The videos themselves are very representative of how these channels work. Typically, the videos themselves are very short, usually between 30 seconds to two minutes, focus heavily on current events and copy the headline of the article they are “reading” from.
And there are countless channels like these. In just a few moments of searching, I found this one (nofollowed), this one (nofollowed) and this one (also nofollowed) and I can point to at least a dozen more.
The question becomes why are spammers uploading these videos? The answer isn’t as straightforward as some may believe.
The Why of YouTube Spam
Author Geoleo at Snapzu noticed this issue seven months ago. He hypothesized that, even though most of the videos were very unpopular, generating at most a few dozen views, that it was a direct spam effort because some of the videos do take off and get a lot of attention.
And there is some proof to that. After all, the first video I linked to I discovered on Reddit, where it was #5 on the home page. It has received over 180,000 views as of this writing. Some of the previous channels, including one he cites, have received a large number of direct views.
However, it’s unlikely that the aim is to directly profit from the videos, at least not in most cases. The reason is because most of the channels I examined had no ads before, on or around the videos. Furthermore, if these channels joined YouTube’s partner program, they would inevitably attract more attention and almost certainly be shut down.
Odds are, most of these channels are part of a much larger and much more complex spam operation.
On many sites on the Web, you can buy YouTube “subscribers” much like you can by Facebook likes. However, as with the Facebook like scam, these individuals don’t simply promote your channel until it gets legitimate subscribers, instead, it has an army of fake accounts that subscribe to you.
However, as the video above explains, those accounts don’t just like (or in this case subscribe) to the users that pay. That would make the scam obvious to Facebook and YouTube so these accounts subscribe to a combination of legitimate accounts, accounts within their own network and a handful of people who likely paid.
Take a look at the Subscribed list for this channel (nofollowed) and you’ll see what I mean.
For these types of enterprises, it’s crucial that the accounts they use appear legitimate and stay active (at least to the automated triggers that watch them) and they do so by uploading lots of videos that are relevant to popular keywords.
This subscription network can also be used to boost non-spam channels. Even if they aren’t doing it for pay directly, they likely have other channels that they are subscribing to and promoting through this, channels that are more legitimate and are part of the Partner program.
Either way, these spam channels are not the end goal, but the means to the end and it’s an end that content creators and YouTube both have an interest in stopping.
What Can Be Done?
For content creators, this type of spam poses a very unique challenge.
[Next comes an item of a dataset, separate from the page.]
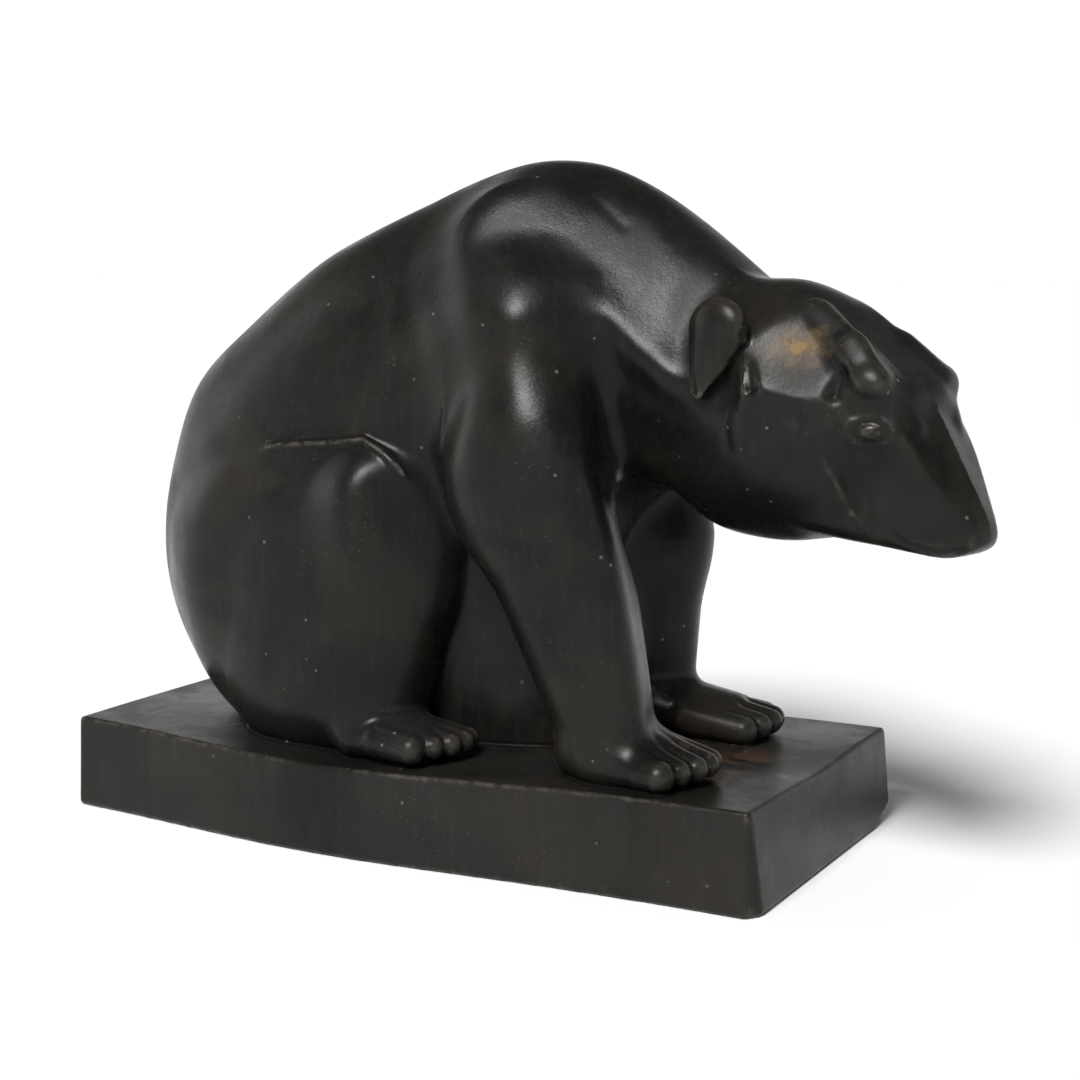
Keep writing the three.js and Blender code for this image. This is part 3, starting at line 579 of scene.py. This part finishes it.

While these videos are clearly garbage and their view counts reflect that (in most cases), Google and other search engines put a great deal of preference on YouTube videos and that can cause them to rank better than the content they’re “reading” from.
Currently, most of the content is pulled from major news organizations so there’s little for the average blogger to worry about. However, it’s likely still worthwhile to check a few of the titles of your posts to see if they’ve been made into automated videos, especially if you write about current events.
YouTube, however, has a much more difficult challenge ahead of it. The same as the Facebook “Like” economy, YouTube has created a subscription economy and people are rushing to game it. In this end, this is likely just one strategy being applied.
YouTube needs to learn to spot these types of sites and shut them down proactively, not just because of the copyright infringement, but because of the flagrant spam.
While most of these videos aren’t getting a lot of views, they are still part of a much larger and more dangerous spam operation that YouTube should be tackling as to avoid being outright overrun with junk content.
After all, these videos are being automatically generated and uploaded. They can produce far more content in a single day than any legitimate creator (at least one without an army of people).
Considering that I first saw one of these videos on Reddit and Geoleo noticed it on his video home page, it’s clear that the spam is starting to seep through. (Note: The video that Geoleo noticed seven months ago is still active.)
It’s only a matter of time before the dam breaks and this becomes a much bigger problem than it already is, for YouTube and other creators alike.
The problem is very clear: YouTube has a very serious spam problem and it’s already affecting legitimate content creators. It should have been the New York Post, not “Daniel Chan’s” YouTube video, that was featured on Reddit. It should be legitimate uploaded content featured in the video home page and it should be the original news sources featured in search engines.
YouTube, like Facebook, needs to crack this issue. But with YouTube, the stakes are much higher, especially for other content creators. While Facebook spam means that legitimate Facebook pages get almost no traffic, YouTube’s problem can be deeply harmful to creators who aren’t anywhere on YouTube’s platform.
YouTube and content creators have been coming to blows a great deal lately over disagreements over payouts and contract issues, this seems like a battle where creators and YouTube should be on the same side.
So if YouTube wants to prove they are a friend of the creator, this is a good place to start, both to prevent their site from being overrun with spam, and from legitimate creators having to compete with automated garbage.